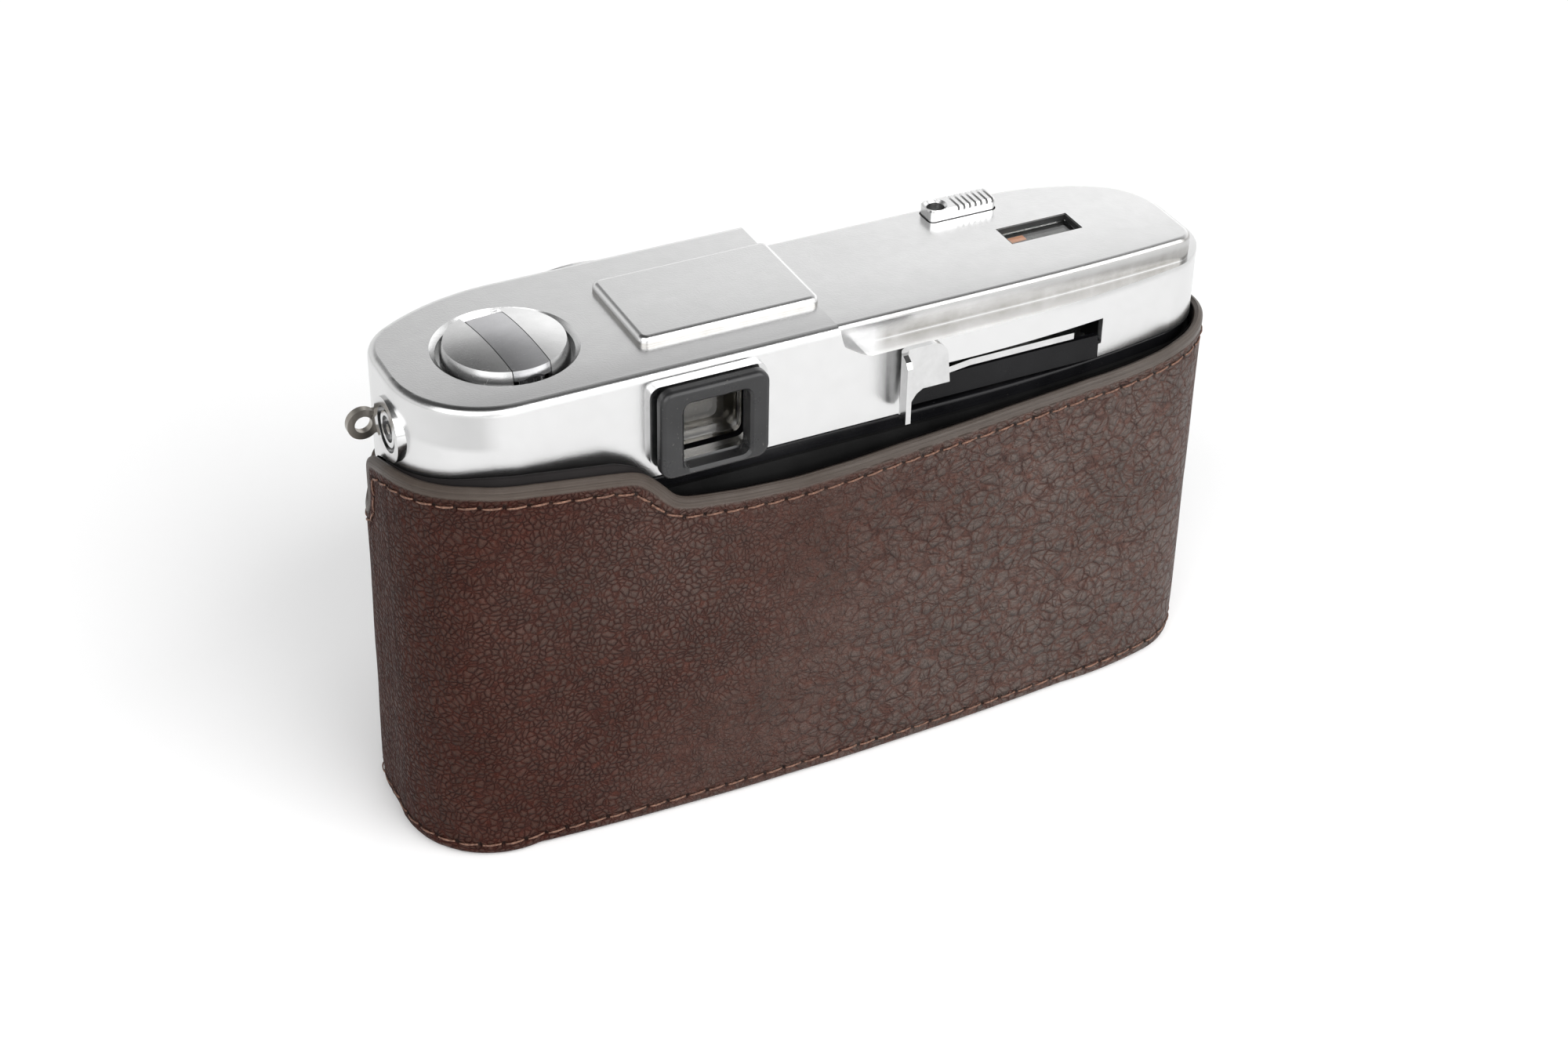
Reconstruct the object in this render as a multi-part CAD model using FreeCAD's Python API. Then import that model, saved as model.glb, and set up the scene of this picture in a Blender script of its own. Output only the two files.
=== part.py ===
import FreeCAD, Part
import math, os
from FreeCAD import Vector as V

os.makedirs("parts", exist_ok=True)

# ---------------------------------------------------------------- driving dimensions (mm)
# Frame: origin at the middle of the case's underside, +Z up, back of the camera towards +Y,
# lens towards -Y, rewind end at +X, wind-lever end at -X.
HW = 63.5            # half width of the camera body
YB, YF = 16.0, -16.0 # back and front faces of the body
Z0 = 4.0             # camera's underside, standing on the floor of the case
Z_BASE = 8.5         # top of the bottom cover
Z_DECK = 57.4        # top of the chassis
ZW = 57.8            # lower edge of the top cover
ZA = 68.5            # ledge at the lever end
ZB = 72.2            # raised platform at the lever end
ZC = 74.2            # higher left part of the top cover
ZD = 75.5            # raised finder plate
TC = 1.1             # sheet thickness of the top cover
PL_IN = 3.4          # set-back of the platform from the walls
X_STEP = 2.6         # where the high part ends
LX, LZ = 20.5, 37.2  # lens axis
R_MOUNT = 24.5
KX, KY = 46.0, 1.0   # rewind knob axis
R_KNOB = 8.85
R_REC = 9.5          # recess round the knob
KROT = 4.9           # crank is parked this many degrees off square
WX, WY = -36.2, 9.0  # wind lever pivot
EX0, EX1, EZ0, EZ1 = 15.0, 31.2, 58.9, 72.7   # eyepiece frame
GAP = 0.3            # camera to case, all round
WALL = 1.5           # leather wall of the case
BULGE = 1.7          # how far the back of the case bows out
SX, SY = -10.0, 0.0  # case screw and tripod socket axis
RX, RY = -30.0, -9.7 # release block centre
DX_, DZ_ = -17.5, 46.5 # speed dial centre
R_DIAL = 9.6
TX, TY = -46.0, 0.6  # take-up spool
PX, PY = -27.0, 4.8  # sprocket
SSY, SSZ = 2.3, 66.4 # flash sync socket, on the rewind end
LUGZ = 64.2          # strap eyelet at the rewind end
LUGZR = 60.2         # strap eyelet at the lever end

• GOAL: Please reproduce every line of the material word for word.

• RESPONSE FOR THIS EXERCISE:
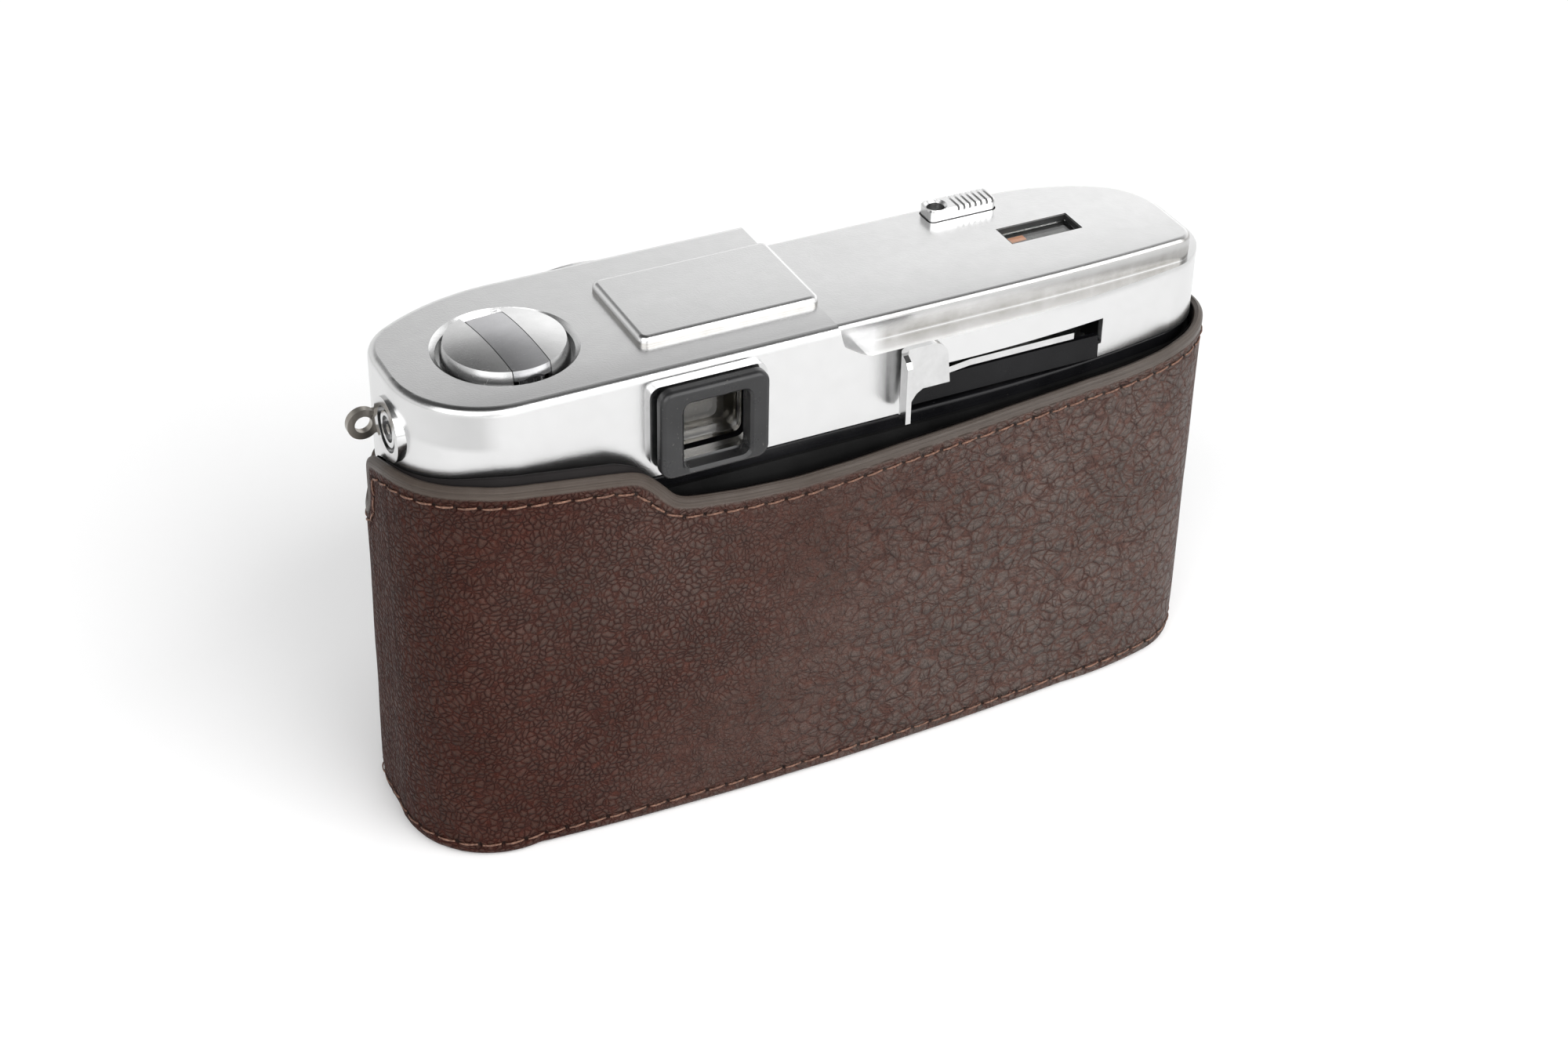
Reconstruct the object in this render as a multi-part CAD model using FreeCAD's Python API. Then import that model, saved as model.glb, and set up the scene of this picture in a Blender script of its own. Output only the two files.
=== part.py ===
import FreeCAD, Part
import math, os
from FreeCAD import Vector as V

os.makedirs("parts", exist_ok=True)

# ---------------------------------------------------------------- driving dimensions (mm)
# Frame: origin at the middle of the case's underside, +Z up, back of the camera towards +Y,
# lens towards -Y, rewind end at +X, wind-lever end at -X.
HW = 63.5            # half width of the camera body
YB, YF = 16.0, -16.0 # back and front faces of the body
Z0 = 4.0             # camera's underside, standing on the floor of the case
Z_BASE = 8.5         # top of the bottom cover
Z_DECK = 57.4        # top of the chassis
ZW = 57.8            # lower edge of the top cover
ZA = 68.5            # ledge at the lever end
ZB = 72.2            # raised platform at the lever end
ZC = 74.2            # higher left part of the top cover
ZD = 75.5            # raised finder plate
TC = 1.1             # sheet thickness of the top cover
PL_IN = 3.4          # set-back of the platform from the walls
X_STEP = 2.6         # where the high part ends
LX, LZ = 20.5, 37.2  # lens axis
R_MOUNT = 24.5
KX, KY = 46.0, 1.0   # rewind knob axis
R_KNOB = 8.85
R_REC = 9.5          # recess round the knob
KROT = 4.9           # crank is parked this many degrees off square
WX, WY = -36.2, 9.0  # wind lever pivot
EX0, EX1, EZ0, EZ1 = 15.0, 31.2, 58.9, 72.7   # eyepiece frame
GAP = 0.3            # camera to case, all round
WALL = 1.5           # leather wall of the case
BULGE = 1.7          # how far the back of the case bows out
SX, SY = -10.0, 0.0  # case screw and tripod socket axis
RX, RY = -30.0, -9.7 # release block centre
DX_, DZ_ = -17.5, 46.5 # speed dial centre
R_DIAL = 9.6
TX, TY = -46.0, 0.6  # take-up spool
PX, PY = -27.0, 4.8  # sprocket
SSY, SSZ = 2.3, 66.4 # flash sync socket, on the rewind end
LUGZ = 64.2          # strap eyelet at the rewind end
LUGZR = 60.2         # strap eyelet at the lever end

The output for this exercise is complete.